れいわ議員への「重度障がい者に政治家がつとまるか」という愚問

kawai20190807
 

先日行われた参院選で、れいわ新選組から立った障害を持つ2候補が当選、8月1日には初登院を果たしました。2人の議員に対しては障害を巡りさまざまな意見が飛び交っていますが、その状況が全く理解できないというのは健康社会学者の河合薫さん。河合さんは自身のメルマガ『デキる男は尻がイイ-河合薫の『社会の窓』』にその理由を記すとともに、2人の当選を機に「障害とは何か?」を考えるようになれれば、より多くの人の可能性が広がるのではないかとしています。

※本記事は有料メルマガ『デキる男は尻がイイ-河合薫の『社会の窓』』2019年8月7日号の一部抜粋です。ご興味をお持ちの方はぜひこの機会に初月無料のお試し購読をどうぞ。

プロフィール:河合薫(かわい・かおる)
健康社会学者(Ph.D.,保健学)、気象予報士。東京大学大学院医学系研究科博士課程修了(Ph.D)。ANA国際線CAを経たのち、気象予報士として「ニュースステーション」などに出演。2007年に博士号(Ph.D)取得後は、産業ストレスを専門に調査研究を進めている。主な著書に、同メルマガの連載を元にした『他人をバカにしたがる男たち』(日経プレミアムシリーズ)など多数。

心のバリアフリーと合理的配慮

参院選後初の臨時国会が1日に開かれ、れいわ新選組から初当選した筋萎縮性側索硬化症(ALS)患者の舩後靖彦議員と、脳性まひを患う木村英子議員が初登院しました。

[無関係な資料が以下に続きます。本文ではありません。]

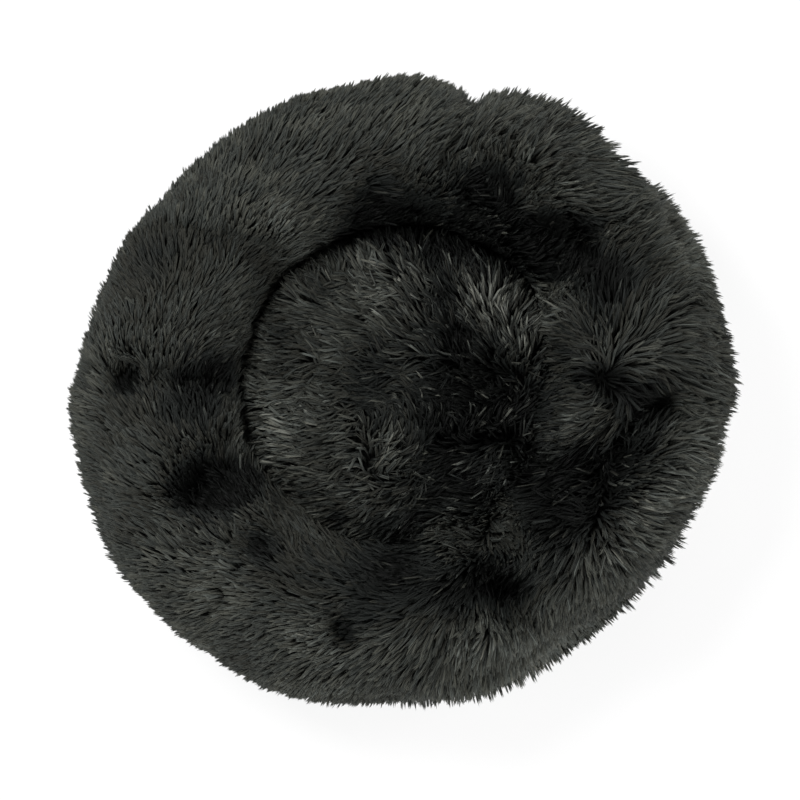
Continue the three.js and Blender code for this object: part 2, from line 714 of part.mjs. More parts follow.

国会は議事堂をバリアフリーにするなど、受け入れ態勢を整備しましたが、その費用負担やお二人が重度障害者であることから、「政治家としてつとまるのか?」「逆差別ではないか」などなど、さまざまな意見が飛び交っています。

個人的には「何が問題なのか?」が全く理解できないというのが、正直なところです。日本はハード面では障害者への合理的配慮がかなり行き届いていますが、ソフト面、すなわち「私たちの心」の壁は高く、障害者へのまなざしは偏見に満ちているといっても過言ではありません。

なので今回、重度障害者のお二人が政治家として選ばれたことは画期的なこと。これをきっかけに多くの人たちの「心」が和らいでいくのではないか。ソフト面での合理的配慮が社会に広がれば、障害者も含め多様な働き方・生き方が可能になるのではないか。そう期待しているのです。

今回、奇しくもALS患者の船後さんが当選しましたが、今から2年前の2016年5月10日。衆議院の厚生労働委員会に参考人として出席する予定だったALS患者で日本ALS協会副会長の岡部宏生さんが、「答弁に時間がかかるという理由から出席を拒否されるという“事件”がありました。

「(岡部さんの健康状態を配慮し)答弁に耐えられるかどうかをおもんばかった」だの、「いいや、参考人を差し替えたのは民進党」だの、与野党は必死で言いわけをしてましたど、結局、批判が相次いだことから同月23日に岡部さんは参議院の厚生労働委員会に参考人として出席

そのときの委員会はとても美しく、岡部さんと介護者の方の間に存在する信頼感、質問する政治家たちの岡部さんへの敬意、そこにいるすべての人が、岡部さんの「内なる声」に必死に耳を傾けている様子は本当にすばらしいものでした。

いつもはヤジが飛び交い騒がしい委員会が、厳粛な空気に包まれ、温かいというかなんというか。

委員会後の記者会見で岡部さんは「突然の質問には焦りましたが、介護者の方たちのおかげできちんと答えることができました」と語っていたとおり、岡部さん自身も、配慮された環境の中で最大限に努力し能力を発揮していたのです。

おそらくあの場にいた人たちのALS患者への“まなざし”は、180度変わったに違いありません。「なんら問題ないじゃないか。なんで衆議院では拒否したんだよ」そんな思いに至った人が多かったはずです。

結局、意見陳述は予定の時間内で終了。本当に「なにひとつ問題は存在しなかったのです。